ABSTRACT
Spain incorporated the reinforced concrete technique more than two decades after France and Germany. In central Europe, reinforced concrete structures of considerable size and complexity were being built in 1890, while in Spain it was not until 1893 that the first reinforced concrete construction, a simple open-air water tank, was built in Puigverd de Lleida, by the military engineer Francesc Macià with a Monier patent. In 1898, the first two buildings with a reinforced concrete structure in Spain were completed under the guidance of François Hennebique. These two isolated cases based on designs imported from France nevertheless played a key role in definitively introducing this building process in Spain.

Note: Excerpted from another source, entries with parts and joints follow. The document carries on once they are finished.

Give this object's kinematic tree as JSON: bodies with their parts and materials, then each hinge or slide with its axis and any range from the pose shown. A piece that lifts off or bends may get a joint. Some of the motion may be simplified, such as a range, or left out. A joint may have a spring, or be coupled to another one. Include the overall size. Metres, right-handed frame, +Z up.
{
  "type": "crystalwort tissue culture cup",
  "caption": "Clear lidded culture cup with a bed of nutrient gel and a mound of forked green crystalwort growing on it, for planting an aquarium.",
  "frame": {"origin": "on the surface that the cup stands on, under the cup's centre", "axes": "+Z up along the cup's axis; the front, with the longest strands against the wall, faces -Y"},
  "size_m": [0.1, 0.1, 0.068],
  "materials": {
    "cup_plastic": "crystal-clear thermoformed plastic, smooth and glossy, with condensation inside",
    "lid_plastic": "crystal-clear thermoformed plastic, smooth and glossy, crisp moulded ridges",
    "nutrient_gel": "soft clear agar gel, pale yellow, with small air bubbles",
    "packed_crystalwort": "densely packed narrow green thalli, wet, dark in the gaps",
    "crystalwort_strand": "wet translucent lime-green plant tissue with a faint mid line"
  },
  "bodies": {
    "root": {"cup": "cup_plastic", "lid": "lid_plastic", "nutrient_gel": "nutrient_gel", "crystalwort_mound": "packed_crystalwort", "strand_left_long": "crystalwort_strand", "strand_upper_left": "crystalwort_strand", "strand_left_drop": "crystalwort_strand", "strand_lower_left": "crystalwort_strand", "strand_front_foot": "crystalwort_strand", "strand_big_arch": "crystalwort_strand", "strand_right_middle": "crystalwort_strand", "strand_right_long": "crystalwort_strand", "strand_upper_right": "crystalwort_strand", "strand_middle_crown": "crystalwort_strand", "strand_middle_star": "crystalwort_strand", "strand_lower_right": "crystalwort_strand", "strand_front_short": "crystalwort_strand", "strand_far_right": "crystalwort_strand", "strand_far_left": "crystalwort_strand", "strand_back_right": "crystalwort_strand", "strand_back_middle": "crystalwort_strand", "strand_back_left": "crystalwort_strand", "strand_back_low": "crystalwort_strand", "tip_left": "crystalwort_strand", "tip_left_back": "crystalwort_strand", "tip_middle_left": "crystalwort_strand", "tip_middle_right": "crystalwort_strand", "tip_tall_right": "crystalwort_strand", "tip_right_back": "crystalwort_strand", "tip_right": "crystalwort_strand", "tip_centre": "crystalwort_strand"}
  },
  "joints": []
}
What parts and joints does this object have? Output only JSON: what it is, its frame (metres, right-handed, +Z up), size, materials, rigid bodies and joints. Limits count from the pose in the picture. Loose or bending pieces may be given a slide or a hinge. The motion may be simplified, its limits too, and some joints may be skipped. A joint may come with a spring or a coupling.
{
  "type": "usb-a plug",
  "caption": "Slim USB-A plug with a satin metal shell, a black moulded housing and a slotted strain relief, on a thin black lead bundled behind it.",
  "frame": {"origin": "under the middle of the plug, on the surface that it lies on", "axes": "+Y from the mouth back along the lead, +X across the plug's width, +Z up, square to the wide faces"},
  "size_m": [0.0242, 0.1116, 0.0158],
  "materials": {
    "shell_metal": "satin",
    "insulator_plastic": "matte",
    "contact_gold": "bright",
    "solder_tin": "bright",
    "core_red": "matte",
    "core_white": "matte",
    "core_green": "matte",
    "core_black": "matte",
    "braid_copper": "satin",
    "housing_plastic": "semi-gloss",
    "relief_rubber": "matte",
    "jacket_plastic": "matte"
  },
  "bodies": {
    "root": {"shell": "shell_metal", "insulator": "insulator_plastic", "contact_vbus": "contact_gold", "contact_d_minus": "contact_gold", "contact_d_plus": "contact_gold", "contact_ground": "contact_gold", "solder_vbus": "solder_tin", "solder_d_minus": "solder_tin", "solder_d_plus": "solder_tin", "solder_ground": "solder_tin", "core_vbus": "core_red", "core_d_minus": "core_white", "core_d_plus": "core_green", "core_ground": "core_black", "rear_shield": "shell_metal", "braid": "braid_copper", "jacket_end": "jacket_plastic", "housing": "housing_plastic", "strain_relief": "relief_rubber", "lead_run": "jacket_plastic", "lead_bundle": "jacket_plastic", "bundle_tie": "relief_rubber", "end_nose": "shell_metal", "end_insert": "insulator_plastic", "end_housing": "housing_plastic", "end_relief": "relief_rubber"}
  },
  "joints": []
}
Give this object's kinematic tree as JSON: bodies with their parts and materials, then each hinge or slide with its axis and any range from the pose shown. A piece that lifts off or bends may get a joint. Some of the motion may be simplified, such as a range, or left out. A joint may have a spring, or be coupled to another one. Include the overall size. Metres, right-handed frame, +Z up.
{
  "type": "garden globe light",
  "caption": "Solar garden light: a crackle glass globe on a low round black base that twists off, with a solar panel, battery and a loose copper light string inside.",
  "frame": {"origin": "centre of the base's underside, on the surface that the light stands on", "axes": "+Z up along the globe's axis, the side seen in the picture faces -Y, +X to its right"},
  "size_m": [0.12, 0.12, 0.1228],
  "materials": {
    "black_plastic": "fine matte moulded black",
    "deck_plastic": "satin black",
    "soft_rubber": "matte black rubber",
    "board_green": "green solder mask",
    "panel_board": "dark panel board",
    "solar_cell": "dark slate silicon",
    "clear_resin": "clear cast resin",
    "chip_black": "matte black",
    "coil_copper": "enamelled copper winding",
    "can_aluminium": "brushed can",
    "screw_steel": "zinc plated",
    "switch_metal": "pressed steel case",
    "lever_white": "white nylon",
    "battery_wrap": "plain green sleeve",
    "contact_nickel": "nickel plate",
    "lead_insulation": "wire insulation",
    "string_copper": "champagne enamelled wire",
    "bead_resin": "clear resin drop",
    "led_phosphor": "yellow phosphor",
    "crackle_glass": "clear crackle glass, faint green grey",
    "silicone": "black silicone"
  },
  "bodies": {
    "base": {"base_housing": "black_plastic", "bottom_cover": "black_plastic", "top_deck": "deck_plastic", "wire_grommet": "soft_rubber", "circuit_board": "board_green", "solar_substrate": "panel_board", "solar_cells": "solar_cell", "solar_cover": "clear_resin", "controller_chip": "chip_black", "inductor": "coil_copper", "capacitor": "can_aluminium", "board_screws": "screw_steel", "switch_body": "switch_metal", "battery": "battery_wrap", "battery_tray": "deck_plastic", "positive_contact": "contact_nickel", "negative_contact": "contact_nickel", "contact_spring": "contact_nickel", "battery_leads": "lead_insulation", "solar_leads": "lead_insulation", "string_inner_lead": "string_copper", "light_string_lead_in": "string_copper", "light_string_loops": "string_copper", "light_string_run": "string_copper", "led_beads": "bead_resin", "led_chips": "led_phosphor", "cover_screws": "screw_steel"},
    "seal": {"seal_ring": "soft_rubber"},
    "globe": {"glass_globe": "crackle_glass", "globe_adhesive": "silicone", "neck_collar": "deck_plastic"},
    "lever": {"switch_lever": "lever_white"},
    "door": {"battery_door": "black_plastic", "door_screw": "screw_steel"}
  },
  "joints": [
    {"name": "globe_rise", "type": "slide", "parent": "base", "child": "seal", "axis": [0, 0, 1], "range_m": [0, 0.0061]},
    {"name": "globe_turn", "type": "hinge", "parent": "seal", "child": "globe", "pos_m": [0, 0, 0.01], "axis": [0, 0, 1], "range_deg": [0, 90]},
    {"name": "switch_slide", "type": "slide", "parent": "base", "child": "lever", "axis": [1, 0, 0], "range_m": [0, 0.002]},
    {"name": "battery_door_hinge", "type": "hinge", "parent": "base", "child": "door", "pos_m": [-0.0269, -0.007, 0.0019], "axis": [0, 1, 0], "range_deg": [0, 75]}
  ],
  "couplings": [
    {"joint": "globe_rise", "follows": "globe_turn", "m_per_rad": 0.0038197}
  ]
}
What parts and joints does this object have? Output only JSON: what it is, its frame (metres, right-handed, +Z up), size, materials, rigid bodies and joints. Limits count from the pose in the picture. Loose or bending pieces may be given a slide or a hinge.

At the same time in Paris, most of the pavilions designed for the 1900 World Expo were being built in reinforced concrete. At the turn of the century, reinforced concrete buildings had reached maturity both as a technology and as a design practice. And despite the late uptake of the material in Spain, the works carried out in the very short period between 1900 and 1906 clearly show that the country had reached practically the same levels in technique and construction using reinforced concrete as other pioneering countries.
The hypothesis of this study is based on the assumption that the cement and reinforced concrete patents registered in Spain between 1884 and 1906 were one of the factors that provided Spanish technicians and companies with solid construction expertise in the use of reinforced concrete.